-- OBJECTIVE --
Keep only the lines of the listing that include the word "Answer", and copy them.
***** DATASET RECORDS *****
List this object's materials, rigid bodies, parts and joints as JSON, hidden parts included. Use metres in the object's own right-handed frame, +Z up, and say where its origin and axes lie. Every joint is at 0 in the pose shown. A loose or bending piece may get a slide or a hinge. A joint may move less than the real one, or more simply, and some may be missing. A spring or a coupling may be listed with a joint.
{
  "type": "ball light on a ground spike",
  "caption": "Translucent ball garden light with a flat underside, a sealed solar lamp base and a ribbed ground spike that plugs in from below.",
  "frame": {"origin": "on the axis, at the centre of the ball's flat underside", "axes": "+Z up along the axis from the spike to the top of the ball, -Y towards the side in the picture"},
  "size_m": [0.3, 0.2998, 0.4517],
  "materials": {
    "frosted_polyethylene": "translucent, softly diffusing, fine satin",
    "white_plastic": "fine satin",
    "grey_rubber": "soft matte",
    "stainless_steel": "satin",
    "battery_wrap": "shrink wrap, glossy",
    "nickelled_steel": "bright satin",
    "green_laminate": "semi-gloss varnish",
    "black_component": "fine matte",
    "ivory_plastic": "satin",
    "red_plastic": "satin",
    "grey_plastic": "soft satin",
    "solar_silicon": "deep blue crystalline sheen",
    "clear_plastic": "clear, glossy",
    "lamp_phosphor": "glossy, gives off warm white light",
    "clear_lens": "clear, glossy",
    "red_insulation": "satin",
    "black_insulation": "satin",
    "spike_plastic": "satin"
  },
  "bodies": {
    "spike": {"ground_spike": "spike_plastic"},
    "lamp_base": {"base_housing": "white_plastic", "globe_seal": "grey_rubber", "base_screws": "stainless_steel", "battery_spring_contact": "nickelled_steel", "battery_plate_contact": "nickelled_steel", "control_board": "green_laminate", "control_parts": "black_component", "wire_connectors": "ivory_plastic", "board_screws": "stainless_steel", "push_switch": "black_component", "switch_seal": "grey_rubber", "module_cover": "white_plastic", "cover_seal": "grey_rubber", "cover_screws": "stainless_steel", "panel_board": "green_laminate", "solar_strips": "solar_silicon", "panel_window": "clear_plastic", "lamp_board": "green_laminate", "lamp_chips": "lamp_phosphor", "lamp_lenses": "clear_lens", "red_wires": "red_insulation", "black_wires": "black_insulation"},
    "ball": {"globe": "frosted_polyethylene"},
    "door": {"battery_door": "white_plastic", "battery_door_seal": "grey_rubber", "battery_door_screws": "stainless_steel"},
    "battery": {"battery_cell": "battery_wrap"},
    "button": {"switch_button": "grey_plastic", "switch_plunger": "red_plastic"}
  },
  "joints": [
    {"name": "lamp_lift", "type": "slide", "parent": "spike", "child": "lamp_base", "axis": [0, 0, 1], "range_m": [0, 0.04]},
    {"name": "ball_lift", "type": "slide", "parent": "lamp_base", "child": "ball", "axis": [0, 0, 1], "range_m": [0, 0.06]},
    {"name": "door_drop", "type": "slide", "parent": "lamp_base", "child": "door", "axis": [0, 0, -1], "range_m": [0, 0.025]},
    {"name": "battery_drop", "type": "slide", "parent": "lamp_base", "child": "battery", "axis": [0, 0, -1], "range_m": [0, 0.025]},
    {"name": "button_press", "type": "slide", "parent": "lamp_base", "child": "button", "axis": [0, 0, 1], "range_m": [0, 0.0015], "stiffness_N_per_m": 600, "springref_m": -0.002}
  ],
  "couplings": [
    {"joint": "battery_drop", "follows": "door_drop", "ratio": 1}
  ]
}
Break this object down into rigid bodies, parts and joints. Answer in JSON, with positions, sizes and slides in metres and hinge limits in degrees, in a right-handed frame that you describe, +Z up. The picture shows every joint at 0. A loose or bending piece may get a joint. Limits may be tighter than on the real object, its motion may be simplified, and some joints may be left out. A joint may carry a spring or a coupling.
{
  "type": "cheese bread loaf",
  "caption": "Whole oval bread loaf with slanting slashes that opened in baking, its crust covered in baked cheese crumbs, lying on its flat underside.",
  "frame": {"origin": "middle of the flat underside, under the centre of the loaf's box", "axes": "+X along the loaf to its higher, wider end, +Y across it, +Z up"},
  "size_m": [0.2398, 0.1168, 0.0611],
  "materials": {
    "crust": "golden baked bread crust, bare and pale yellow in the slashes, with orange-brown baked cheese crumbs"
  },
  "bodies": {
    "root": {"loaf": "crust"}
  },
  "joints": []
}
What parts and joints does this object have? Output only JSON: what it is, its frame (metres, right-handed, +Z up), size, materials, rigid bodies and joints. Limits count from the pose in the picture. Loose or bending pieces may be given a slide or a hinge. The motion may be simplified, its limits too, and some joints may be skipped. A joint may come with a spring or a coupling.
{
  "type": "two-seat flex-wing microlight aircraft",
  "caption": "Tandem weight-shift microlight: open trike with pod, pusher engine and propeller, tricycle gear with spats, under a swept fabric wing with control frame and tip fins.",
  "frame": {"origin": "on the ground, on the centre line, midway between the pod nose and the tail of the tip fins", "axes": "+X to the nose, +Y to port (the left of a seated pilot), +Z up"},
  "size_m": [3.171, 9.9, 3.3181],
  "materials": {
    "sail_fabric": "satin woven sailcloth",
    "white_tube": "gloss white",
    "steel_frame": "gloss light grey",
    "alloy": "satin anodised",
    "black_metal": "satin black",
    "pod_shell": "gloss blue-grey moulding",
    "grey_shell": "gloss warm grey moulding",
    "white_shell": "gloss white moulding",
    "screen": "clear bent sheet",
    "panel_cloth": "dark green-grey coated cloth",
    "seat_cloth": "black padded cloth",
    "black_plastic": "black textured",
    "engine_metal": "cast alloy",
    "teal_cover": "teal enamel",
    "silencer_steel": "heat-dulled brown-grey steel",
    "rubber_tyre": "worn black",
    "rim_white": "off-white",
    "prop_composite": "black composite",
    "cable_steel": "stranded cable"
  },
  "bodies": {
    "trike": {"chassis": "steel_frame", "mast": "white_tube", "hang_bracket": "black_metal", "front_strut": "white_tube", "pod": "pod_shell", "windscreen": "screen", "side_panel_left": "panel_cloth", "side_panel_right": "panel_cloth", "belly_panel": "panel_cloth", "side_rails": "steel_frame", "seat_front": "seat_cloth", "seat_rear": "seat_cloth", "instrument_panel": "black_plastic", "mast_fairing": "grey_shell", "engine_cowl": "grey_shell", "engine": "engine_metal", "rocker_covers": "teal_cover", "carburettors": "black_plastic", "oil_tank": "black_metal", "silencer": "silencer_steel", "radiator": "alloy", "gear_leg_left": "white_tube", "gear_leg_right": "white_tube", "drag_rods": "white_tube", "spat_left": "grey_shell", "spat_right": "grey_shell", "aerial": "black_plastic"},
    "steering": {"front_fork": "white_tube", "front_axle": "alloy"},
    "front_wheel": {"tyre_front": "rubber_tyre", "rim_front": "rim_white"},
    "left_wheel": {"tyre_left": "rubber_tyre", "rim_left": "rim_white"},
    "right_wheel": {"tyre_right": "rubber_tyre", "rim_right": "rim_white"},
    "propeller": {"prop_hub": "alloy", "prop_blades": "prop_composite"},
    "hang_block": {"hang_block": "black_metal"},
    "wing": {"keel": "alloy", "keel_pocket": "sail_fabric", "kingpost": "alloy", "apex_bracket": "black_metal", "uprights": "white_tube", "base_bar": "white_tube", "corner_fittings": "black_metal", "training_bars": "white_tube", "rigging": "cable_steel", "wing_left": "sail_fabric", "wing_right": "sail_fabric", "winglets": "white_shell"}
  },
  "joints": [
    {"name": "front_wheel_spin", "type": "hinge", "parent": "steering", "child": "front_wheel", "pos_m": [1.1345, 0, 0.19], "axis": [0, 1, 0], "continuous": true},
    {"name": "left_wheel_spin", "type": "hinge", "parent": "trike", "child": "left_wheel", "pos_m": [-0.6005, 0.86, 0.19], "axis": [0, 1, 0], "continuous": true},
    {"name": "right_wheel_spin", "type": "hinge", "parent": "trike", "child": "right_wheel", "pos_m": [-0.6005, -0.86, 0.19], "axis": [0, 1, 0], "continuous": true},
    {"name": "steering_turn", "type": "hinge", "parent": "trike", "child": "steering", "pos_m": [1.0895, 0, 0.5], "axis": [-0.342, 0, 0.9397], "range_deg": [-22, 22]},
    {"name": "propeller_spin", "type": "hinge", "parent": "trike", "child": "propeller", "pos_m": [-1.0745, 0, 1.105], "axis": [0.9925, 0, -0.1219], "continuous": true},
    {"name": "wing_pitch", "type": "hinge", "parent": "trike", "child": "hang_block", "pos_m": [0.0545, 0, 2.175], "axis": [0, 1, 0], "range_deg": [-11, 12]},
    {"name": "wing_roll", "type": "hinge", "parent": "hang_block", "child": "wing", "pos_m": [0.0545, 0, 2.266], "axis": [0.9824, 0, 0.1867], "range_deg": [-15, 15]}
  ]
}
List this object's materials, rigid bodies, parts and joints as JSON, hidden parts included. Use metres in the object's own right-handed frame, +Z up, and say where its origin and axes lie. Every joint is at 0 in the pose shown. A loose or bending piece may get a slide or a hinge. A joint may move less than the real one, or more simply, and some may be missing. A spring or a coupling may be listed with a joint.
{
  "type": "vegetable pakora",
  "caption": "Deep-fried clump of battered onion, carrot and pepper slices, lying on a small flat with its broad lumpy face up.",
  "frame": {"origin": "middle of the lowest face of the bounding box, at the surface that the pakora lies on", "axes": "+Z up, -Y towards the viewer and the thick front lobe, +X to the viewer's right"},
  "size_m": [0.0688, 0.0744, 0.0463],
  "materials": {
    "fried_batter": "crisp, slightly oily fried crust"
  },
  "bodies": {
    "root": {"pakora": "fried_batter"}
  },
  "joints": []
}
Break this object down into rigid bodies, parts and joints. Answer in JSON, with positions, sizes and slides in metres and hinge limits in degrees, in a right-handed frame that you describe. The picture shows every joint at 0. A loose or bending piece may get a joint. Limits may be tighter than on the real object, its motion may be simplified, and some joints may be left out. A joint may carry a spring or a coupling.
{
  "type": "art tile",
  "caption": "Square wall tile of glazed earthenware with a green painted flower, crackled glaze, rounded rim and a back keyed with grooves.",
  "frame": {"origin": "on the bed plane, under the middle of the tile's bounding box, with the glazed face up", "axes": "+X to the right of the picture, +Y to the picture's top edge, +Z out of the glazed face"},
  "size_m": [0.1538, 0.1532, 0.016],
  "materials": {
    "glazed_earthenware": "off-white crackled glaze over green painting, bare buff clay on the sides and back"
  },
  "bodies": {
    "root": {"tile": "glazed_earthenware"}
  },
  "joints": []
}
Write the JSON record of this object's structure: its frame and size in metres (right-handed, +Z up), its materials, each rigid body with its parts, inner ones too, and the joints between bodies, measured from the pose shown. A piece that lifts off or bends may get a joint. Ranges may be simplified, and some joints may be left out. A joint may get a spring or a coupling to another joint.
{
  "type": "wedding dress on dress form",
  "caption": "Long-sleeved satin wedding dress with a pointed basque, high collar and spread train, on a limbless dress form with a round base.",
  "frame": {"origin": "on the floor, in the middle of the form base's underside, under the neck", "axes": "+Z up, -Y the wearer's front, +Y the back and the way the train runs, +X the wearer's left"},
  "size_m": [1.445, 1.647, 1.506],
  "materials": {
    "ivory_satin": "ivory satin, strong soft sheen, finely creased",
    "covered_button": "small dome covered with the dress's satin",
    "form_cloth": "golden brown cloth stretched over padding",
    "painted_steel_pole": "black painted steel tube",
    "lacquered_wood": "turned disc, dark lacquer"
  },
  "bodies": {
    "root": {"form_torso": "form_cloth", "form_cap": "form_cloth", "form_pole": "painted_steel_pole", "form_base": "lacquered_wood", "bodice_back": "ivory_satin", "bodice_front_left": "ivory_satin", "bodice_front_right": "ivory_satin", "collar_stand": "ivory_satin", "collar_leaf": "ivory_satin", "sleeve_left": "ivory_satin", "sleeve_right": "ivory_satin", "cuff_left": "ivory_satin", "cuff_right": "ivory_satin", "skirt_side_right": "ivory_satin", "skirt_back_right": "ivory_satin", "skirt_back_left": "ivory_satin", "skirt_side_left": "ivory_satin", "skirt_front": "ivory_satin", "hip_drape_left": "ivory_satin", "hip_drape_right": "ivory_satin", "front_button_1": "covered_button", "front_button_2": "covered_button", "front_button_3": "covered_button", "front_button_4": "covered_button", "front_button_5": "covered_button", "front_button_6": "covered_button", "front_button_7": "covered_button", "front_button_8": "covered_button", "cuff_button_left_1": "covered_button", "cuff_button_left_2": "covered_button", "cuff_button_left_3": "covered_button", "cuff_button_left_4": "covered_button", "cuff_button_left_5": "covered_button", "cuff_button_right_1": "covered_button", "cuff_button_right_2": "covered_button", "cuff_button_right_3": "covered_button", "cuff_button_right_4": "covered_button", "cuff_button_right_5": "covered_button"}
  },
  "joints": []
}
*****
-- EXERCISE SOLUTION --
Break this object down into rigid bodies, parts and joints. Answer in JSON, with positions, sizes and slides in metres and hinge limits in degrees, in a right-handed frame that you describe, +Z up. The picture shows every joint at 0. A loose or bending piece may get a joint. Limits may be tighter than on the real object, its motion may be simplified, and some joints may be left out. A joint may carry a spring or a coupling.
Break this object down into rigid bodies, parts and joints. Answer in JSON, with positions, sizes and slides in metres and hinge limits in degrees, in a right-handed frame that you describe. The picture shows every joint at 0. A loose or bending piece may get a joint. Limits may be tighter than on the real object, its motion may be simplified, and some joints may be left out. A joint may carry a spring or a coupling.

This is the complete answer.